攻撃的な相手に効く『ファストブレイク』とは?

7月1日、伊賀がホームの上野運動公園競技場に迎えたのは、今季なでしこリーグ2部に昇格してきたバニーズ京都SC。

ただ、昇格組とはいえ、バニーズは就任5年目を迎えている千本哲也監督の下で最終ラインから丁寧に繋ぐパスサッカーを貫いてくるチームだ。

一方、伊賀はカップ戦再開から2戦連続の引き分けを喫したあと、前節からアンカーに今季バニーズから新加入した司令塔タイプのMF澤田由佳(上記写真:背番号5)を初先発に抜擢した。

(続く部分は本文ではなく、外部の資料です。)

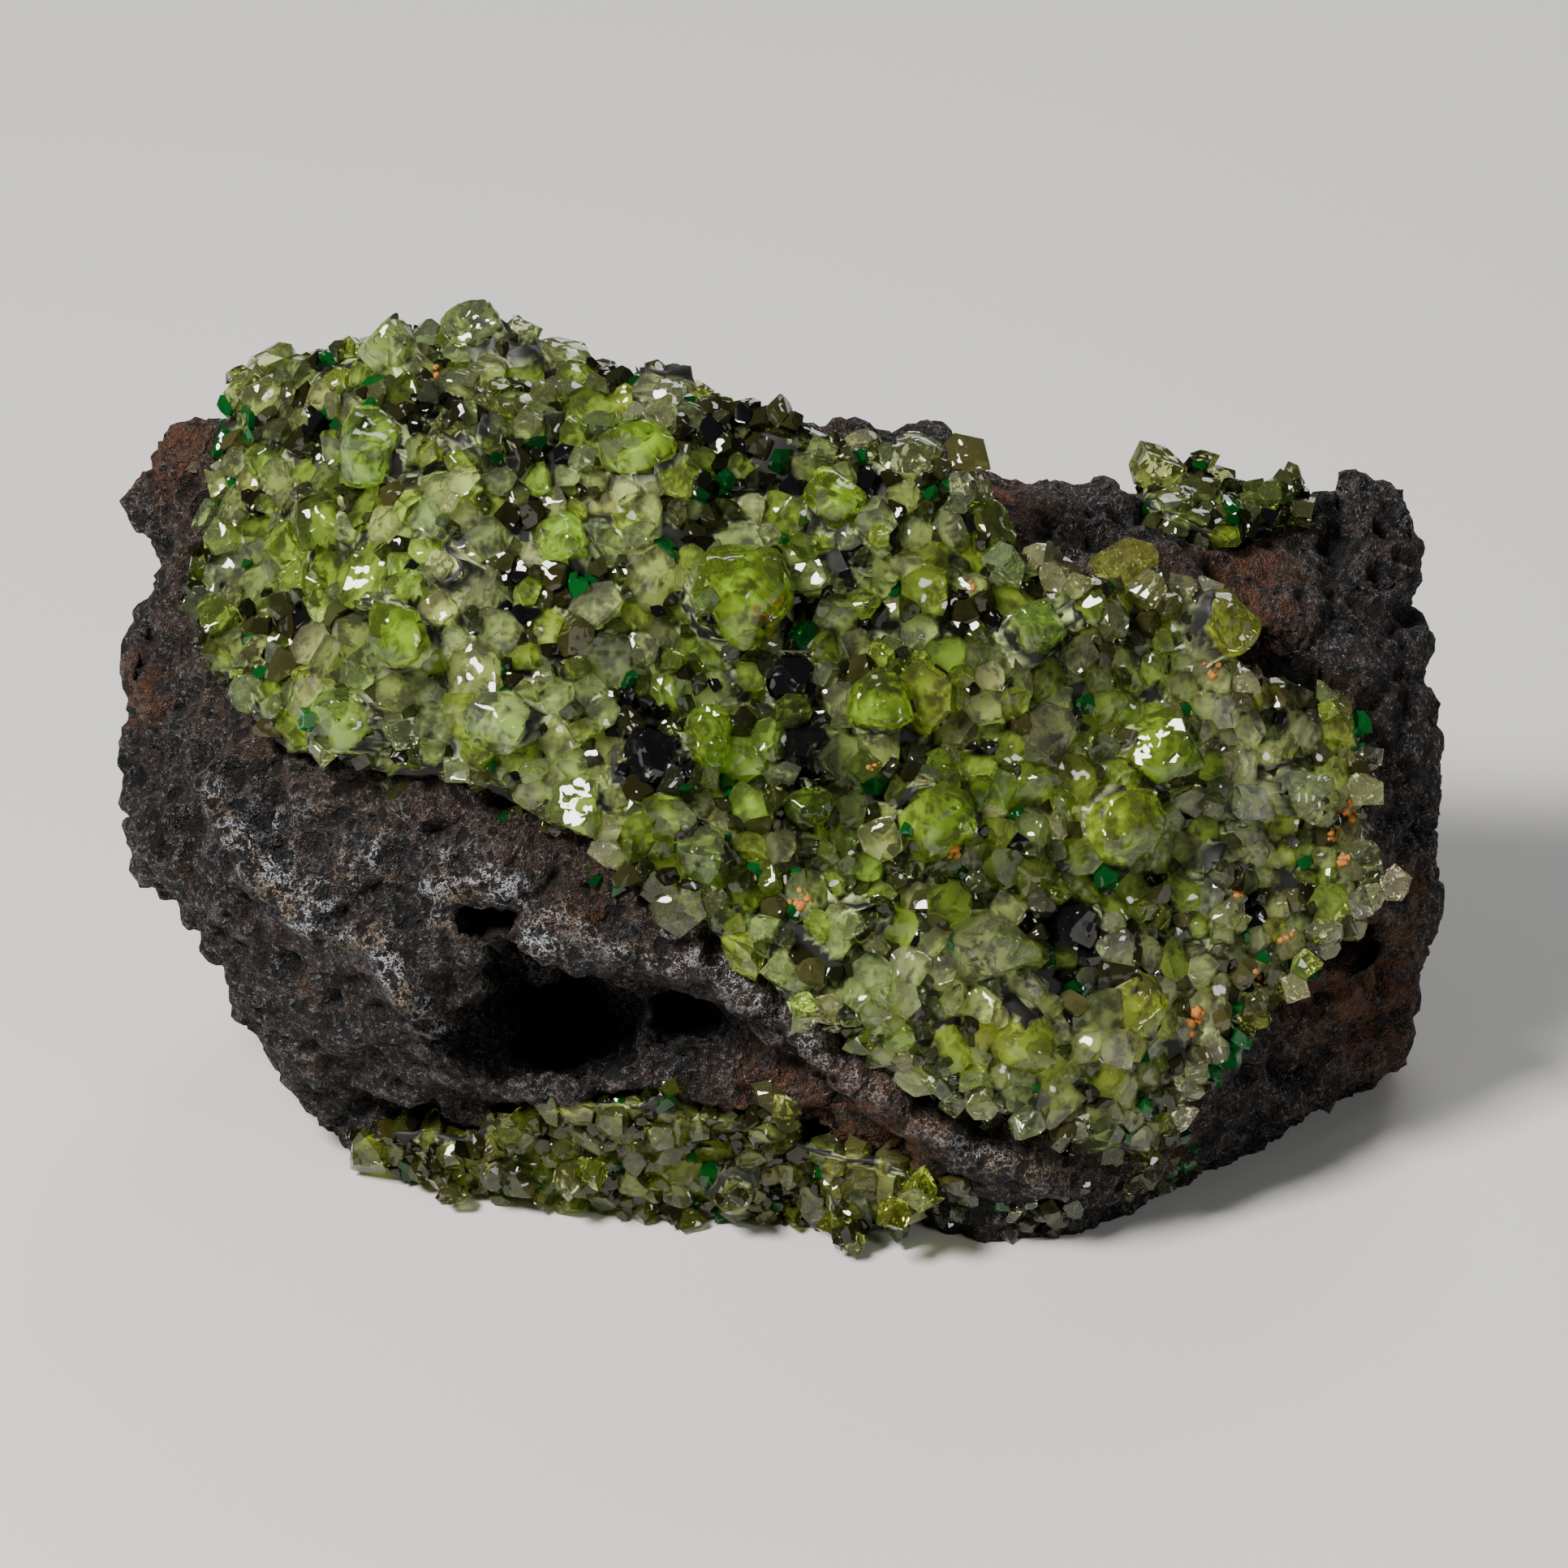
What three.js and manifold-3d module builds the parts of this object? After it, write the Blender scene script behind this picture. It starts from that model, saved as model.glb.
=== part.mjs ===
// Peridot in basalt: a hand specimen of dark, bubbly basalt that carries three lumps of granular
// green olivine, with black spinel crystals set in the largest one. The stone rests on a flat broken
// face. Lengths are millimetres.
//
// The stone is drawn in the frame of its show face: u runs right, v runs up the face and w runs out
// of it. The finished group is leaned back about X, so that +Z is up and the show face looks up and
// forwards.
import * as THREE from "three";
import { ConvexGeometry } from "three/addons/geometries/ConvexGeometry.js";
import { mergeVertices } from "three/addons/utils/BufferGeometryUtils.js";
import Module from "manifold-3d";

const wasm = await Module();
wasm.setup();

// Driving dimensions
const FACE_LEAN = THREE.MathUtils.degToRad(60); // how far the show face's v axis leans back from level
const BASE_DEPTH = 17.5; // from the stone's middle straight down to the face that it rests on
const BASE_TUCK = 1.0; // how far the uncut underside reaches below that face
const SEAT_GAP = 0.35; // clearance between a lump or crystal and the seat that it sits in
const SEAT_SLOPE = 1.4; // how steeply a seat sinks from its edge
const STEP_SLOPE = 2.2; // how steeply the basalt's surface steps down
const LUMP_SLOPE = 4; // how steeply a lump's side drops outside its edge
const LUMP_DROP = 12; // how far that side goes on dropping, into the stone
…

得点を奪い切れない試合が続いたが、敵地での岡山湯郷Belle戦で0-4と完勝する。そして澤田は古巣対決となるこのバニーズ戦でも継続して先発起用されている。

バニーズのセンターバックコンビは開きながらボールを受けるため、攻撃から守備への切り替え時にスペースが生まれる。

前半の伊賀はそこを何度も突いた。1トップのFW小川志保や左ウイングのFW竹島加奈子がフリーで抜け出す場面も多かった。

相手がボールを持っている時ほど、ゴールへの最短距離の道は拡がっている。奪ってから速く――とは、バスケットボールで言うところの「ファストブレイク」である。

ただ、この日の伊賀は4バックとアンカーの後方部隊5人と、1トップ+2シャドー+両ウイングの前方部隊5人が分断。間延びしてオープンな展開になっていた。チャンスが多かったのは確かだが、逆にピンチも多かったのも事実だった。

伊賀は21分、華麗なパスワークから中央突破しMF杉田が先制点をあげたが、やはりというべきか直後の27分に失点を喫する。その起点はハーフウェイライン付近からの早いリスタートだった。

浅いDFラインの背後へ送り込まれたロングボールに、長い距離を走って抜け出したバニーズのMF林咲希が反応。GK井指楓の頭上を抜くループシュートが決まり、同点に追いつかれたのだ。

今季の伊賀は、ボールを失った瞬間から連動したプレスを激しく仕掛けていく。それによって相手チームにプレーする余裕や考える時間を与えず、相手陣内でボールを即時奪回することを目指している。

だからこそ<2-3-5>の前衛的なシステムが機能しているのだが、この日の前半は良くも悪くもVフォーメーション時代のような「古き良き時代のサッカー」になっていた。